Not oozing any more, or I wasn't aware of it, was perhaps getting used to it, the slow letting of blood. It was venous, not arterial, otherwise I'd have been soaked by now and weakening. I tried to walk as upright as I could because they might not have been near enough, the others, to know what had happened, but they'd catch on soon enough if I looked winged and then they'd make a rush to finish me off while I couldn't defend myself, though they'd be wrong there, my good friend, you will kindly refrain from composing my bloody epitaph while I'm still on my feet, and if you've e
ver tried chewing on a turkey's gizzard you'll know what I mean.
Narrower streets, these, running off Treptower Park, with the Wall half a mile away, less than that, a floodlit concrete dam strong in the night, strong enough to hold back the flow of humanity that would otherwise surge to meet its kind. If only someone would blast a hole in that bloody thing and let the world get on with its business, no one behind me when I turned a corner and looked back, no one, and that was a worry because there was no reason for them to leave my tracks; even if I'd gone for the throat instead of the carotid and dropped him to a quick death they wouldn't have gone near him: casualties were to be expected on this busy night.
A patch of waste-ground with a big rubbish bin against a rotting fence, and I moved into its shadow and sat on the frosty dirt and made a wad of my handkerchief and opened my coat and pulled up my sweater and put the wad over the wound in my side and held it there until it stuck to the blood; I wouldn't see much if I tried to look: a wound is a wound and if it looked big enough to need medical attention it'd have to wait in any case until this night's work was done.
I still couldn't see them anywhere near; in the sour light from the street lamps here I would have picked out movement but there wasn't any. I was alone.
I was alone and one of two things must have happened: either I'd put too much power behind the half-fist when I'd gone for that man's carotid nerve and he'd never got up again and they'd decided that two dead in the field was enough, or Yasolev had ordered another of them snatched and they'd been called off, which was exactly what I'd warned Cone could happen, Gott strafe them, this was a solo operation and I didn't want any interference.

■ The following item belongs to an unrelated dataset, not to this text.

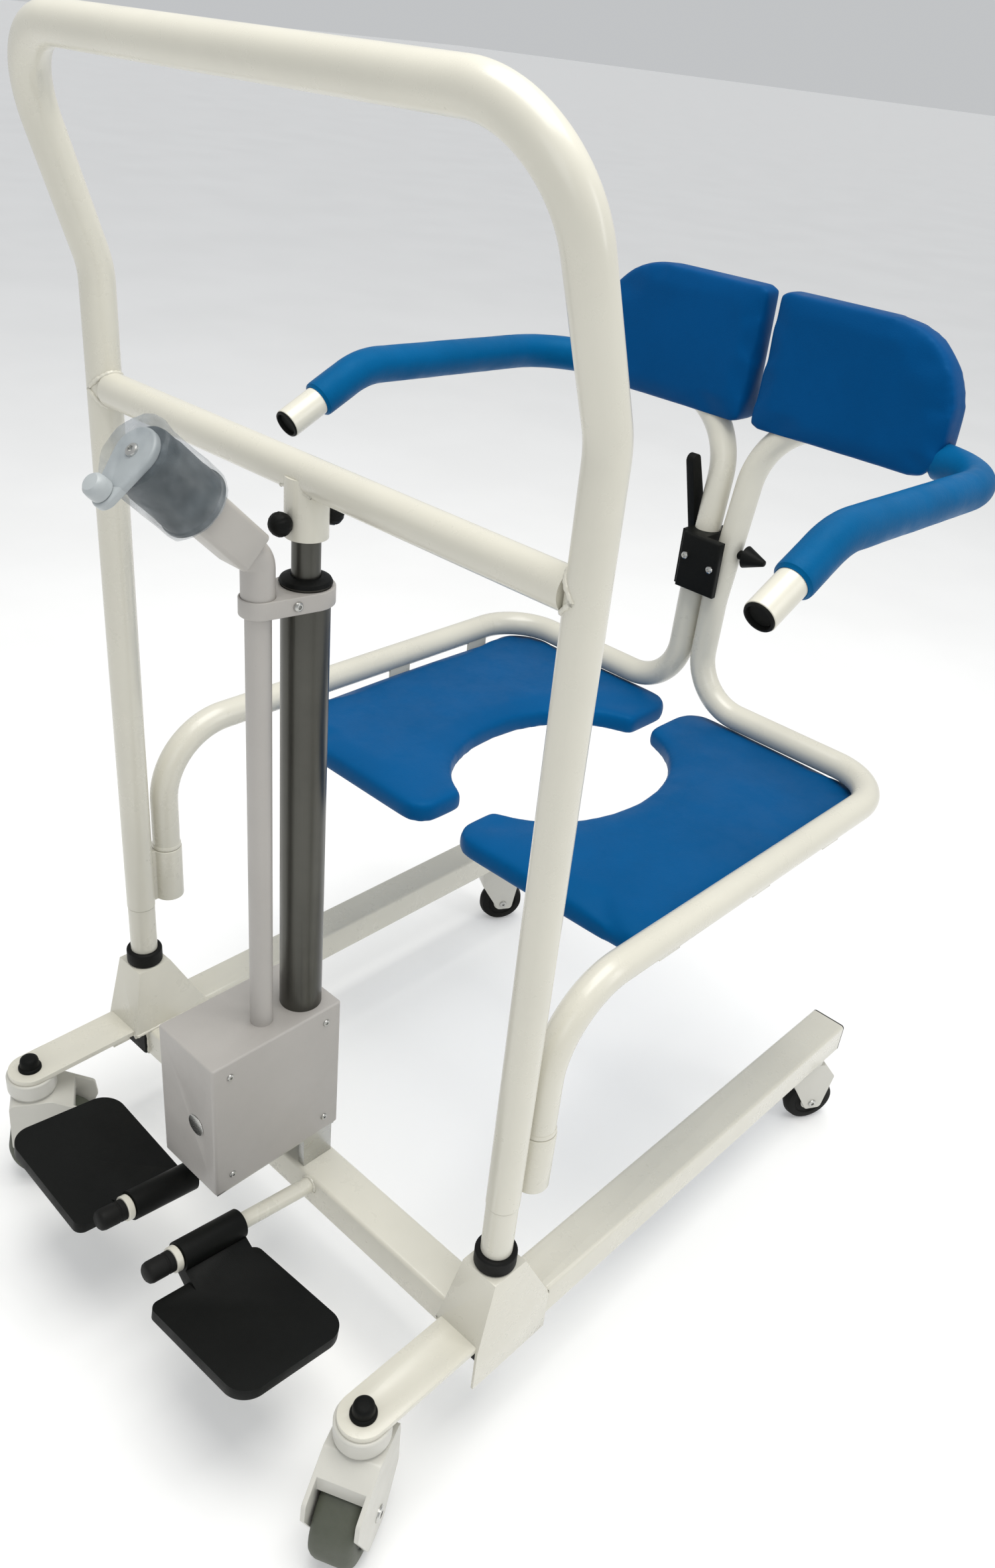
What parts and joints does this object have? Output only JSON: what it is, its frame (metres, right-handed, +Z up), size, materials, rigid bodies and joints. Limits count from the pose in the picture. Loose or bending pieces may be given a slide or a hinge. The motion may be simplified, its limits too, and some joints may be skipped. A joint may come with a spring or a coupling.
{
  "type": "sit to stand lift",
  "caption": "Wheeled patient transfer lift with a screw column, a split horseshoe seat and backrest that swing open, armrests, push handle, fold-up footplates and swivelling casters.",
  "frame": {"origin": "on the floor, in the plane of symmetry, directly under the lifting column and the two posts", "axes": "+Z up, +X to the right of someone seated facing the push handle side, +Y towards the backrest"},
  "size_m": [0.6036, 0.8147, 1.0933],
  "materials": {
    "frame_cream": "satin",
    "cover_grey": "satin",
    "column_steel": "satin",
    "machined_steel": "satin",
    "head_cream": "satin",
    "caster_cream": "satin",
    "black_plastic": "matte",
    "black_rubber": "matte",
    "seat_vinyl": "satin",
    "back_vinyl": "satin",
    "arm_vinyl": "satin",
    "tread_grey": "matte",
    "wrap_grey": "satin",
    "hub_grey": "satin"
  },
  "bodies": {
    "base": {"base_legs": "frame_cream", "cross_tube": "frame_cream", "leg_end_caps": "black_plastic", "post_sockets": "frame_cream", "front_arms": "frame_cream", "guide_tubes": "column_steel", "guide_sleeves": "column_steel", "socket_collars": "black_rubber", "swivel_rings": "caster_cream", "front_stem_caps": "black_plastic", "gearbox_frame": "machined_steel", "gearbox_cover": "cover_grey", "cover_plug": "machined_steel", "column_tube": "column_steel", "column_gland": "black_plastic", "clamp_plate": "cover_grey", "crank_tube": "cover_grey", "crank_elbow": "cover_grey", "gear_head": "head_cream", "foot_tubes": "frame_cream", "foot_plugs": "black_plastic"},
    "screw": {"lead_screw": "machined_steel", "screw_gear": "machined_steel"},
    "drive": {"drive_shaft": "machined_steel"},
    "crank": {"crank_shaft": "machined_steel", "crank_hub": "hub_grey", "crank_arm": "wrap_grey"},
    "grip": {"crank_grip": "wrap_grey"},
    "lift": {"handle_frame": "frame_cream", "crossbar": "frame_cream", "tee_sleeve": "frame_cream", "tee_knobs": "black_plastic", "piston_tube": "column_steel", "lift_nut": "machined_steel", "seat_hinges": "frame_cream"},
    "seat_left": {"seat_frame_left": "frame_cream", "seat_pad_left": "seat_vinyl", "back_pad_left": "back_vinyl", "pad_brackets_left": "frame_cream", "arm_foam_left": "arm_vinyl", "arm_cap_left": "black_plastic", "latch_block": "black_plastic"},
    "seat_right": {"seat_frame_right": "frame_cream", "seat_pad_right": "seat_vinyl", "back_pad_right": "back_vinyl", "pad_brackets_right": "frame_cream", "arm_foam_right": "arm_vinyl", "arm_cap_right": "black_plastic", "strike_knob": "black_plastic"},
    "latch": {"latch_lever": "black_plastic"},
    "foot_plate_right": {"foot_plate_right": "black_plastic"},
    "foot_plate_left": {"foot_plate_left": "black_plastic"},
    "front_fork_right": {"front_fork_right": "caster_cream"},
    "front_wheel_right": {"front_wheel_right": "tread_grey"},
    "front_fork_left": {"front_fork_left": "caster_cream"},
    "front_wheel_left": {"front_wheel_left": "tread_grey"},
    "rear_fork_right": {"rear_fork_right": "caster_cream"},
    "rear_wheel_right": {"rear_wheel_right": "black_rubber"},
    "rear_fork_left": {"rear_fork_left": "caster_cream"},
    "rear_wheel_left": {"rear_wheel_left": "black_rubber"}
  },
  "joints": [
    {"name": "lift_slide", "type": "slide", "parent": "base", "child": "lift", "axis": [0, 0, 1], "range_m": [0, 0.18]},
    {"name": "screw_turn", "type": "hinge", "parent": "base", "child": "screw", "pos_m": [0, 0, 0.2], "axis": [0, 0, 1], "range_deg": [-6500, 20]},
    {"name": "drive_turn", "type": "hinge", "parent": "base", "child": "drive", "pos_m": [0, -0.044, 0.2], "axis": [0, 0, 1], "range_deg": [-20, 6500]},
    {"name": "crank_turn", "type": "hinge", "parent": "base", "child": "crank", "pos_m": [0, -0.044, 0.768], "axis": [0, -0.7193, 0.6947], "range_deg": [-20, 6500]},
    {"name": "grip_spin", "type": "hinge", "parent": "crank", "child": "grip", "pos_m": [0, -0.16118, 0.83668], "axis": [0, -0.7193, 0.6947], "continuous": true},
    {"name": "seat_right_swing", "type": "hinge", "parent": "lift", "child": "seat_right", "pos_m": [0.2625, 0.034, 0.32], "axis": [0, 0, -1], "range_deg": [0, 100]},
    {"name": "seat_left_swing", "type": "hinge", "parent": "lift", "child": "seat_left", "pos_m": [-0.2625, 0.034, 0.32], "axis": [0, 0, 1], "range_deg": [0, 100]},
    {"name": "latch_lever_pull", "type": "hinge", "parent": "seat_left", "child": "latch", "pos_m": [-0.037, 0.58, 0.655], "axis": [1, 0, 0], "range_deg": [0, 55]},
    {"name": "foot_plate_right_flip", "type": "hinge", "parent": "base", "child": "foot_plate_right", "pos_m": [0.038, -0.0173, 0.131], "axis": [0, -0.9903, 0.1392], "range_deg": [0, 85]},
    {"name": "foot_plate_left_flip", "type": "hinge", "parent": "base", "child": "foot_plate_left", "pos_m": [-0.038, -0.0173, 0.131], "axis": [0, 0.9903, -0.1392], "range_deg": [0, 85]},
    {"name": "front_swivel_right", "type": "hinge", "parent": "base", "child": "front_fork_right", "pos_m": [0.26, -0.142, 0.1], "axis": [0, 0, 1], "continuous": true},
    {"name": "front_roll_right", "type": "hinge", "parent": "front_fork_right", "child": "front_wheel_right", "pos_m": [0.26719, -0.15741, 0.047], "axis": [0.9063, 0.4226, 0], "continuous": true},
    {"name": "front_swivel_left", "type": "hinge", "parent": "base", "child": "front_fork_left", "pos_m": [-0.26, -0.142, 0.1], "axis": [0, 0, 1], "continuous": true},
    {"name": "front_roll_left", "type": "hinge", "parent": "front_fork_left", "child": "front_wheel_left", "pos_m": [-0.25099, -0.12758, 0.047], "axis": [-0.848, 0.5299, 0], "continuous": true},
    {"name": "rear_swivel_right", "type": "hinge", "parent": "base", "child": "rear_fork_right", "pos_m": [0.261, 0.562, 0.1], "axis": [0, 0, 1], "continuous": true},
    {"name": "rear_roll_right", "type": "hinge", "parent": "rear_fork_right", "child": "rear_wheel_right", "pos_m": [0.2685, 0.57499, 0.031], "axis": [-0.866, 0.5, 0], "continuous": true},
    {"name": "rear_swivel_left", "type": "hinge", "parent": "base", "child": "rear_fork_left", "pos_m": [-0.261, 0.562, 0.1], "axis": [0, 0, 1], "continuous": true},
    {"name": "rear_roll_left", "type": "hinge", "parent": "rear_fork_left", "child": "rear_wheel_left", "pos_m": [-0.2535, 0.57499, 0.031], "axis": [-0.866, 0.5, 0], "continuous": true}
  ],
  "couplings": [
    {"joint": "screw_turn", "follows": "lift_slide", "rad_per_m": -628.32},
    {"joint": "drive_turn", "follows": "lift_slide", "rad_per_m": 628.32},
    {"joint": "crank_turn", "follows": "lift_slide", "rad_per_m": 628.32}
  ]
}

It was half-past ten and I moved from the shadow of the rubbish bin and crossed the street and found cover at the corner of Richterstrasse and checked the environment and it was blank, still blank. But the light was tricky because at some time or other there'd been a spate of escape attempts in this area and I was within a couple of hundred yards of the Wall and the searchlight they'd installed there was sweeping the ground and flickering across the buildings and the gaps between them with the intermittent effect of a strobe.